This work presents the challenges of learning, forecasting and decision-making in sport as well as specific opportunities for turning the prevailing “evidence vs. eminence” contrast into a synergy.

Key Points

  • Generally, decision making in sports practice is based on “evidence “ from scientific research or on “eminence” based on experience and subjective human judgment.

  • Under the framework conditions of sport—specifically complexity and sparse data—both come with limitations that lead to considerable uncertainty when making decisions in practice.

  • A broader range of strategies, smart strategy combinations and critical evaluation of performance under real-world conditions contribute to better decisions and better outcomes in the field of sport and exercise.

Background

How to Make Good Decisions in Sports

Applied sport science aims to provide the basis for informed decisions in sports practice—and thereby for the effectiveness and safety of exercise training on all levels. While this statement may seem self-evident, framing applied sport science in the context of decision-making (providing guidance for a concrete, new case) rather than inference (using empirical data to gain new insights into the workings of nature) has important consequences. Perhaps most fundamentally, quality criteria for the output shift from the habitual set around novelty, universal validity, and contribution towards the long-term advancement of science, to a more instrumental set around helpfulness towards achieving current goals and validity under the framework conditions of the specific use case.

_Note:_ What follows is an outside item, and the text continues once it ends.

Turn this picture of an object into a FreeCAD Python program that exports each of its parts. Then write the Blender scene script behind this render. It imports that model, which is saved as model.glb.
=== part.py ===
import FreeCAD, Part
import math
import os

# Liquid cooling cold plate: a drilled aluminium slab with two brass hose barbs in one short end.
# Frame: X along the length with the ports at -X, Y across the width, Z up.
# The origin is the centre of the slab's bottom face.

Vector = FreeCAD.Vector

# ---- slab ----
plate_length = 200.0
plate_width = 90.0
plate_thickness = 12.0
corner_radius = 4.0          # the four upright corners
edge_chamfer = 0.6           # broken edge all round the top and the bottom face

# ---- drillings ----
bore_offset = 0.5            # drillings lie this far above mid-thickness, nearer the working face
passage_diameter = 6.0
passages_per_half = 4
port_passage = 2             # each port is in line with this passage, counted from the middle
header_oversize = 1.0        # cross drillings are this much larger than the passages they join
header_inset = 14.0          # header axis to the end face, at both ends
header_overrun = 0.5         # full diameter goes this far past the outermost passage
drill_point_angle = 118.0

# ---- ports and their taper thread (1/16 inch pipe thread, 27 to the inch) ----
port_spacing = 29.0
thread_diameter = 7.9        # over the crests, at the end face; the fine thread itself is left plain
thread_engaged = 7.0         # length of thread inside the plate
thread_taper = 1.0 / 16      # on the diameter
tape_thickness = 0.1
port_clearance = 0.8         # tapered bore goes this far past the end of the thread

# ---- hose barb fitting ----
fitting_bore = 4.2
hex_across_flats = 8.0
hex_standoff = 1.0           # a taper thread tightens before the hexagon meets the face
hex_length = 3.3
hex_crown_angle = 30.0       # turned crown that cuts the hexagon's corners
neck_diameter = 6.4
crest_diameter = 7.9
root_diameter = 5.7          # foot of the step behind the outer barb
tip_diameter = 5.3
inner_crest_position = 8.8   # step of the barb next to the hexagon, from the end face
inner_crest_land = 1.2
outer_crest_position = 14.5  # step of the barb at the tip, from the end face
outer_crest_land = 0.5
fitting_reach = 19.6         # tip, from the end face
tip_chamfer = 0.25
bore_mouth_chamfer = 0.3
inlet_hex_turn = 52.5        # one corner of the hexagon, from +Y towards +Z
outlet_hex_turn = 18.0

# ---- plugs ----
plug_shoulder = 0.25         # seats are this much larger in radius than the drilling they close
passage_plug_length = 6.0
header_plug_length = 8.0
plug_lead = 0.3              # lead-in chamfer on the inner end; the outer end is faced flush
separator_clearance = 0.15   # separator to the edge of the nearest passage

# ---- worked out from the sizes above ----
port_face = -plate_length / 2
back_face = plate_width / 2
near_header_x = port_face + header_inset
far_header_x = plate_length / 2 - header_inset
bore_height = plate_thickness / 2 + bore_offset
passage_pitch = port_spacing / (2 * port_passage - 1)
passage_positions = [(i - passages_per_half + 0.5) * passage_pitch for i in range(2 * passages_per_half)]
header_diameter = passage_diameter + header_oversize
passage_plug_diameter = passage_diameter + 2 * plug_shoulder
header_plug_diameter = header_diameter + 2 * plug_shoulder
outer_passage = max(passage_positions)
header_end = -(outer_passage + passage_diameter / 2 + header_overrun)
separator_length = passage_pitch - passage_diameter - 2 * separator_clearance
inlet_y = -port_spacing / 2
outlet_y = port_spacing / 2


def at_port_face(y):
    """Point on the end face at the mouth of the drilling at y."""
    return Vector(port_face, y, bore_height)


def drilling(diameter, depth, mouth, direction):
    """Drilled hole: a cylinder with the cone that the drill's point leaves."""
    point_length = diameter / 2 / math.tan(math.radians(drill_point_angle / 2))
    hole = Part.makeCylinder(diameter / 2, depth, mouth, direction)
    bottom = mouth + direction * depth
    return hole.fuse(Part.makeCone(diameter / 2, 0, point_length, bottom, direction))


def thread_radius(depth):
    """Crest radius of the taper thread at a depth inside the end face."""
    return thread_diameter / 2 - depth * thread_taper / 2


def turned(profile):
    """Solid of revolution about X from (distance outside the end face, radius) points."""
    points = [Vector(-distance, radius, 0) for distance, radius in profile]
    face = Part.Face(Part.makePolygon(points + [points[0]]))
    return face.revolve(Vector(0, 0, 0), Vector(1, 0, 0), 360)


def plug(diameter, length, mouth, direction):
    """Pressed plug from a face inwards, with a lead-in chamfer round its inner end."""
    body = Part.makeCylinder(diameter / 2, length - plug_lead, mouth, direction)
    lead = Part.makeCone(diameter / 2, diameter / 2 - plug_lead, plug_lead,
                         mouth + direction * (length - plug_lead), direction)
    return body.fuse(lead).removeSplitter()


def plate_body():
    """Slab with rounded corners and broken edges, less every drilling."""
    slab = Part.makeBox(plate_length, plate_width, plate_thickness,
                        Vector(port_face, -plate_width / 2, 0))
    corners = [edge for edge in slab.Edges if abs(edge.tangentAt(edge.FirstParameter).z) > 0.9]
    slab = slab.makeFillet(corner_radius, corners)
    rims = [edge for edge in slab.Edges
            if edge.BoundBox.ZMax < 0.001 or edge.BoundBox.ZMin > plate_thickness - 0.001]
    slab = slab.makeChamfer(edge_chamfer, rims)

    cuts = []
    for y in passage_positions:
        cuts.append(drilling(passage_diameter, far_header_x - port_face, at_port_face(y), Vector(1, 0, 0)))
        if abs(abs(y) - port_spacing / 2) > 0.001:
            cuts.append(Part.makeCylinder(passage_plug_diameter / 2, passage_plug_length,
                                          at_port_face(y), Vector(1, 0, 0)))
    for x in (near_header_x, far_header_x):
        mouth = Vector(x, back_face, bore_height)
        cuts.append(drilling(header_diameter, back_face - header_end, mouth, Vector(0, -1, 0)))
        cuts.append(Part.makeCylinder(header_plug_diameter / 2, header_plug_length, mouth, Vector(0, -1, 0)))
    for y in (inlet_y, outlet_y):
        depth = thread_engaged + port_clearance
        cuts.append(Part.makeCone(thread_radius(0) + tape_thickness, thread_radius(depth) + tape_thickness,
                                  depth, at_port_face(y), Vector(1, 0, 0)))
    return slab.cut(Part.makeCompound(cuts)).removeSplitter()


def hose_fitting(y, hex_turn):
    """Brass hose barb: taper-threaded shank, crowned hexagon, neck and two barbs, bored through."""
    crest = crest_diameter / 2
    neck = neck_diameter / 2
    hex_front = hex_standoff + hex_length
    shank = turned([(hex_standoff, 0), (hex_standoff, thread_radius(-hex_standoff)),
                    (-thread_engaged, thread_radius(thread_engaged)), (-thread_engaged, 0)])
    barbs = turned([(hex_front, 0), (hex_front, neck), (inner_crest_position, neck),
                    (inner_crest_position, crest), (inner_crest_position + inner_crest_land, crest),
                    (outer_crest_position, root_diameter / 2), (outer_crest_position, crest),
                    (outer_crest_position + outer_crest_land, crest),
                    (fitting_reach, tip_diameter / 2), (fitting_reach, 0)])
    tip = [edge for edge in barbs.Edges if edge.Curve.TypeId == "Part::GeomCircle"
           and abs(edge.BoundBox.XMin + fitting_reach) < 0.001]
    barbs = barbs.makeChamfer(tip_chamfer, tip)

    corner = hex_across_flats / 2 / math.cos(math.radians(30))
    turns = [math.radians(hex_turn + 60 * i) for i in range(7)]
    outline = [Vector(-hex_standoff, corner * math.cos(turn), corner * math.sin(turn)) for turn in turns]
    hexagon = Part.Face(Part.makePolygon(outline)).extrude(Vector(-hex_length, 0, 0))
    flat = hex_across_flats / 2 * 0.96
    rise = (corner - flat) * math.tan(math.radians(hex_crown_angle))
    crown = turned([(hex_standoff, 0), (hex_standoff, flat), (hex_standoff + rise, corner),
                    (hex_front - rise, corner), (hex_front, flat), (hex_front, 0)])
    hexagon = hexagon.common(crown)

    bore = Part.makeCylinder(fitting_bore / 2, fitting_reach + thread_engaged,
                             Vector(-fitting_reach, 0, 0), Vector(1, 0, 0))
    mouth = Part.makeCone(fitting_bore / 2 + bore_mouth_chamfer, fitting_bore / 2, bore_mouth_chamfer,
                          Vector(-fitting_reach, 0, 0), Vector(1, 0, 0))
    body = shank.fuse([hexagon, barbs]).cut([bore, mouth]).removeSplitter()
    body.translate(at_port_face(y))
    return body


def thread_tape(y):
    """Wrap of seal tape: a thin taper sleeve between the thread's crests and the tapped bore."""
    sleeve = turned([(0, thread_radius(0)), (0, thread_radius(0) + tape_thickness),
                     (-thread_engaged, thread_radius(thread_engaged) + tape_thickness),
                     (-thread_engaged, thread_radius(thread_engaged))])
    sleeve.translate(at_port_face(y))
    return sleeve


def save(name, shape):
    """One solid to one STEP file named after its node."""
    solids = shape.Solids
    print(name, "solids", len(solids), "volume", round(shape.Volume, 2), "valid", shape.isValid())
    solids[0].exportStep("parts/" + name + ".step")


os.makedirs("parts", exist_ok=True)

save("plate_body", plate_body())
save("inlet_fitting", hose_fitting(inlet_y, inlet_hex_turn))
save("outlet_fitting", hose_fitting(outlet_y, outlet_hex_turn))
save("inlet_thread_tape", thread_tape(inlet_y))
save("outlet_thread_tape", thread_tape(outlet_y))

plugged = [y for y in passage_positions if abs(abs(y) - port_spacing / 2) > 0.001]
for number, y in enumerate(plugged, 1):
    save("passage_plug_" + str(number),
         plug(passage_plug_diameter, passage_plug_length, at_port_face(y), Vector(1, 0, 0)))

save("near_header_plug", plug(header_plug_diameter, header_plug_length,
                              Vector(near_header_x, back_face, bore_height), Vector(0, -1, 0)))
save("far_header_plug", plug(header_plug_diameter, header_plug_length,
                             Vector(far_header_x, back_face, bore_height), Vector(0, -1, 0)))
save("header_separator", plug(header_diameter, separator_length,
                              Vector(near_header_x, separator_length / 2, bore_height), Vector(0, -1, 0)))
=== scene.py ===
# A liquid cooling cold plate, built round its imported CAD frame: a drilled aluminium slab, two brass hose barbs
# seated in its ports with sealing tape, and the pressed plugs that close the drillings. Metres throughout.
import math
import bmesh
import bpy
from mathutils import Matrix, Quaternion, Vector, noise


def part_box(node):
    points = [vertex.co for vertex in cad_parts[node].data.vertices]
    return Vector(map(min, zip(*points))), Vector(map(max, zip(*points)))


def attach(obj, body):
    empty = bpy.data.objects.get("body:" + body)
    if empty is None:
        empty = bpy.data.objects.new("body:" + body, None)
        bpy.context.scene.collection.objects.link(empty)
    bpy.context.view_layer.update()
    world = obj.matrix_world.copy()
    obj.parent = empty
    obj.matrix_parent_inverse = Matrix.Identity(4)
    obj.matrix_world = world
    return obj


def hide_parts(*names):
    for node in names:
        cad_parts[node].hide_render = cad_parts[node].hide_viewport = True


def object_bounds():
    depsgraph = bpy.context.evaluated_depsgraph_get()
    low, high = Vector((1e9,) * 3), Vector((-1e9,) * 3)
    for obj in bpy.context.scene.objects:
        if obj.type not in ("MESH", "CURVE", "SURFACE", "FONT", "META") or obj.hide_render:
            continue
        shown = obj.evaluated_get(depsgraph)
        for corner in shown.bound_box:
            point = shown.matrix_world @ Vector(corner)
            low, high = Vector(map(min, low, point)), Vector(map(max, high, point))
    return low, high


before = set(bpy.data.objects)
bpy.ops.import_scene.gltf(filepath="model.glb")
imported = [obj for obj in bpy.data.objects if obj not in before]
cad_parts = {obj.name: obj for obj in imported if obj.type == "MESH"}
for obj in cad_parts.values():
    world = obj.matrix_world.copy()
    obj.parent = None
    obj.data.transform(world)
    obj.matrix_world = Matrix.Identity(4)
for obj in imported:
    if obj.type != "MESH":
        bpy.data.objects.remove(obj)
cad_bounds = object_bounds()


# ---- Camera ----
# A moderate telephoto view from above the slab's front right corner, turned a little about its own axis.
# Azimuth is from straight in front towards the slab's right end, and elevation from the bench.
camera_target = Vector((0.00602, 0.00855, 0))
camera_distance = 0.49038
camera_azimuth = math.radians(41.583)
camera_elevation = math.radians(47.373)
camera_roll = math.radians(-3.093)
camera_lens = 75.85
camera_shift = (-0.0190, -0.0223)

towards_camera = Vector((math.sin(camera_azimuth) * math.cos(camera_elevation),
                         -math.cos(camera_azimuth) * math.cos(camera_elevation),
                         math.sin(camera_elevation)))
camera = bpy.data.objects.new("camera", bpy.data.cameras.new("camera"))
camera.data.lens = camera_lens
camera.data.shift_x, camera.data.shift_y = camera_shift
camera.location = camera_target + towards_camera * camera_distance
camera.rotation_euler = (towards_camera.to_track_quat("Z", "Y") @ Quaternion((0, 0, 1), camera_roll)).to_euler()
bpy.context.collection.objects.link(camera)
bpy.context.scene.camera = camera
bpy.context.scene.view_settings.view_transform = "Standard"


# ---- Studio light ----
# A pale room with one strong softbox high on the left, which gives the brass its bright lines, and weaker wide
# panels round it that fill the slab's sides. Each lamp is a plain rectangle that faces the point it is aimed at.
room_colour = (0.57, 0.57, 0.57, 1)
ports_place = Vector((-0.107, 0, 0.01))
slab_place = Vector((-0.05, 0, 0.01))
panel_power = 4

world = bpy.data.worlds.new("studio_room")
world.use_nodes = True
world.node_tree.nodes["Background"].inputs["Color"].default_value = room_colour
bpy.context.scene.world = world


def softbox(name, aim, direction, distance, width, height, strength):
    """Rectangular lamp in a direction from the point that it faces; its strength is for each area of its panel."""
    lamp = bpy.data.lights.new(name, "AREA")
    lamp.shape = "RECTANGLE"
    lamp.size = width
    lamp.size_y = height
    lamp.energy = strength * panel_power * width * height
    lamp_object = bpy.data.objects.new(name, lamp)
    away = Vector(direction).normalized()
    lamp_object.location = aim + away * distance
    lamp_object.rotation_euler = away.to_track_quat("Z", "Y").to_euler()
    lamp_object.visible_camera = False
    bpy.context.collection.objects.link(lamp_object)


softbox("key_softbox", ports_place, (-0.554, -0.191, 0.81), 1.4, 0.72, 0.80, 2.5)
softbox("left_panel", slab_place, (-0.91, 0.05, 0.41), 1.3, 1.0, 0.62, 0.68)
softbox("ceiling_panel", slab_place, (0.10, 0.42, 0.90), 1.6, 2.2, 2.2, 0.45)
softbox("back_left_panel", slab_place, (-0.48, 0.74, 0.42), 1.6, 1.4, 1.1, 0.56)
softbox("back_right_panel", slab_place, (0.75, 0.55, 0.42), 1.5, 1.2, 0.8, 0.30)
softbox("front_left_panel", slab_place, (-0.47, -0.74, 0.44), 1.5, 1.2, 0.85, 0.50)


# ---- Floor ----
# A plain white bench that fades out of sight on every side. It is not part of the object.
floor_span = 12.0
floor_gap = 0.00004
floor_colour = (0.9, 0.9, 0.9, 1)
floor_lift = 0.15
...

Figure 1 illustrates how rules learned from past observations are subsequently brought to bear in forecasting and decision-making. Reliably deciding for the best or at least for a better-than-random choice of several options (e.g. different training intensities, recovery strategies, or time points of return to sport), calls for an—at least implicit—prediction of what would happen with each of the options. This outcome-oriented perspective of the practitioner makes out-of-sample predictive accuracy a critical requirement for useful scientific evidence. Importantly, agreement with the past (e.g. previously collected data; scientists' habitual “hindsight” perspective) is a poor indicator of generalizability to new cases (practitioners' “foresight” perspective) [1]. Negligible out-of-sample predictive performance can occur despite a near-perfect agreement with the observations from which the rule has been learned [1, 2].

Fig. 1
figure 1

Learning, forecasting and decision making. Applied sports science contributes important groundwork for informed decision-making in sports practice—not less and not more

Prediction Models and Uncertainty in Sports

As sport-related outcomes are usually multifactorially influenced, for a contemporary life scientist, the natural approach to the challenge of “foresight” is arguably a data-driven prediction model based on (multiple-) regression or a more fancy machine learning algorithm. In fact, a comprehensive model could theoretically transform rules previously inferred from data into accurate forecasts—thereby directly linking research and practice. An illustrative example is the field of astronomy, in which physical laws are used to calculate the future positions of celestial bodies with great precision. In the field of sport, however, such a near-clairvoyant model is not only unavailable to date but also unrealistic (given the bewildering complexity of exercise training effects and limited sample sizes [3, 4]), as well as impractical (considering the testing burden associated with assessing the multitude of input variables).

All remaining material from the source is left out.